Would You Rather

Every night around the dinner table, the boys engage me in some sort of intellectual question along the lines of “Would you rather…?” Apparently this never-ending stream of brain teasers originates in Jacob’s noggin. I’ve always thought there was no “right answer,” but lately it’s clear there is some sort of pass/fail system, and more often than not, I’m failing.

For example, the other night I was challenged to choose whether I’d push a button that shrinks me to 4′ 5″ tall, aaaaand, I’ll never have to worry about money again. When I couldn’t negotiate my height beyond the average second grader, I decided I couldn’t push the button. The boys seemed to delight in the idea of mini me.

The question we debated the most was whether I’d rather be able to run 30MPH but only in short stints (for reference, I requested data on Usain Bolt’s top speed. It’s 27.78MPH), OR have infinite stamina. We’ll come back to this.

So I was going to wrap-up the skunk saga and then we had A WEEK.

Sunday: Nate and I drive 2 hours to Ventura for our second to last game of the season. Part way through the first half, Nate has a breakaway and is one on one with the goalie. He takes the shot and falls down in a heap with the opposing goalie. And this isn’t your average goalie. He’s a big boy. Like maybe more than 200 pounds. Nate doesn’t get up. Nate never doesn’t get up. You may recall, he has a Purnell-pain-tolerance genetic mutation.

Coach carries him off the field. Nate’s shaking. After we get his sock off and complete an assessment by our resident parent/ER doctor, I take him straight to urgent care. Coach’s wife, Karen, flags down a landscaping vehicle and carries our little fallen striker across two fields to deliver him safely into my emergency Volvo. An x-ray shows both his fibula and tibia are broken. They doctor him up in a temporary cast while Coach distracts him with stories of his many trips to whatever they call Australian urgent care.

Monday: Nate “slept” on the couch but tells me he didn’t sleep the whole night. He was googling how to make his temporary cast hurt less. I start dialing for doctors. I finally get through to the only pediatric orthopedists within a hundred miles. They can get him in today… in Santa Barbara. We pile back into the car and make our way 2 hours south for the second time in less than 12 hours. We arrive with a few minutes to spare. Nate eats it on his crutches in the parking garage. Fortunately he doesn’t break something else. He gets a new red cast and a new blue knee scooter. The physician’s assistant leads us to believe surgery is likely in our future. We eat McConnell’s ice cream for lunch and drive home.

The moment I collapse on the couch, Jacob texts me and says the hill behind his school is on fire. Then my wildfire app starts blowing up as the fire goes from 5 acres to “potential for 200” in a matter of minutes. Jacob leaves his math class before they’ve started evacuating the school. Later that night, this leads to a productive parenting conversation reinforcing his decision to leave a situation where he didn’t feel safe.

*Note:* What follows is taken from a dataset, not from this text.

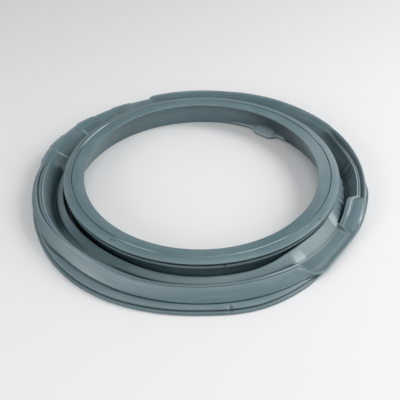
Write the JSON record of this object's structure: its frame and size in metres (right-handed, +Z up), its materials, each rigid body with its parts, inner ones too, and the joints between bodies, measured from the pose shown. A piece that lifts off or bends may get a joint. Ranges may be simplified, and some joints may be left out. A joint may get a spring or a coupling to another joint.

As I’m feeding the chickens, waiting for our neighbor to bring Jake home from school, Dr. Maguire calls with his interpretation of the x-ray. He’s optimistic Nate won’t need surgery, as long as he doesn’t bust his leg in the coming days. Jacob arrives home safely and the day finally starts looking up.

Tuesday: It’s Halloween. That evening, Nate has pizza with his teammates before they run off on inflatable dinosaurs to trick-or-treat amongst steep hills and precarious curbs. I take Nate Dogg home, after first dropping Ja-cob the giant corn cob at his first well-chaperoned high school party. Juber the Jaimie Uber goes back out for Ja-cob and retrieves the biggest bag of candy Nate Dogg’s ever gotten. Our buddy Cruz really outdid himself.

Wednesday and Thursday: Hours of Zoom interviews span Tuesday through Friday– a dramatic improvement from the resume black hole. I have a vague inkling of an impending planned PG&E outage. Finally the reminder text comes through. No power tomorrow. Oh, and no school tomorrow.

Friday: I complete my last interviews of the week using my hot spot, battery power, and daylight, hoping my shadowy background communicates “energy conscious” not “witness protection.” The boys sleep in and spend the day lamenting their lack of WiFi. Nate and I go out for a second x-ray and lunch. I coast into the evening on fumes and find myself back at the dinner table…

… and our latest “Would you rather…” question. Originally I thought being the fastest person in the world would be better. Think of all the competitions I can win! And the brand deals! I’ve always wanted to be an Olympian. But the boys debate me until I finally acquiesce. And after this week, I have to agree… I’d rather have infinite stamina.